Pound unsettled after warnings over wage growth outlook for 2018
Philip McHugh December 28th 2017 - 2 minute read
With no data on the calendar, markets were focusing once again on the uncertain and gloomy outlook for the UK economy.
The pound starts today on largely unimpressive form as markets await mortgage data due shortly. GBP/EUR is stuck at opening levels at €1.1260, although GBP/USD has climbed 0.4% to US$1.3452. GBP/AUD has slipped below opening levels to AU$1.7230, with GBP/NZD also trending negatively at NZ$1.8950. GBP/CAD is clinging onto opening levels at C$1.6952.
Read on to see why the pound fell versus the euro and US dollar, despite the worries of the Greek people regarding the end of the current bailout programme and poor US data…
What’s been happening?
The pound edged lower against the euro and the US dollar yesterday after a warning from leading UK think tank the Resolution Foundation over the outlook for wage growth in 2018.
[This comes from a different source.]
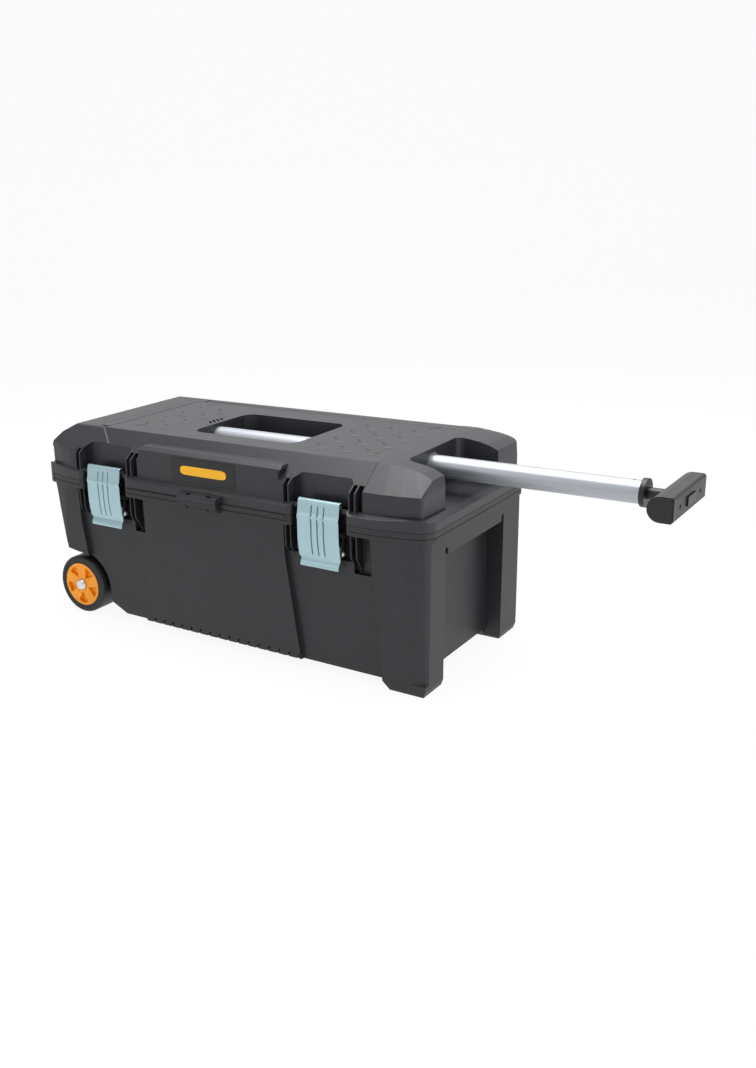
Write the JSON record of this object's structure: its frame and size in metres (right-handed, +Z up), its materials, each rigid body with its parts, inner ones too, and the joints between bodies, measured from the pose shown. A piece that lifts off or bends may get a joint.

The foundation believes that pay growth will continue to lag behind inflation over the coming year, meaning that the best UK households can hope for in the next 12 months is for wages to stagnate in real terms.
This bodes ill for the UK’s dominant services sector, as consumer spending is the engine of the UK economy.
Meanwhile, although much stronger-than-expected Spanish retail figures provided some positivity, the euro struggled to move far from opening levels after survey data showed that the people of Greece were not feeling confident about the impending exit from the nation’s third international bailout.
Polls showed less than a fifth of Greeks believe that, come August when the bailout programme is due to end, the country’s exit will go smoothly.
GBP/USD was able to more-than regain its lost ground after the close of the London trading session yesterday, thanks to poor consumer confidence data released from the states mid-afternoon.
The sentiment index for December surprised with a worse-than-forecast decline, dropping from 128.6 to 122.1.
What’s coming up?
Thanks to the post-Christmas lull, data remains in thin supply, although at least today the UK, Eurozone, and US will all release at least one piece of data.
First up is the European Central Bank’s (ECB) latest Economic Bulletin, which is followed shortly after by the UK’s BBA loans for house purchase figures for November.
The most impactful release of the day will be the US advance goods trade balance for November, which is predicted to see a marginal narrowing of the deficit.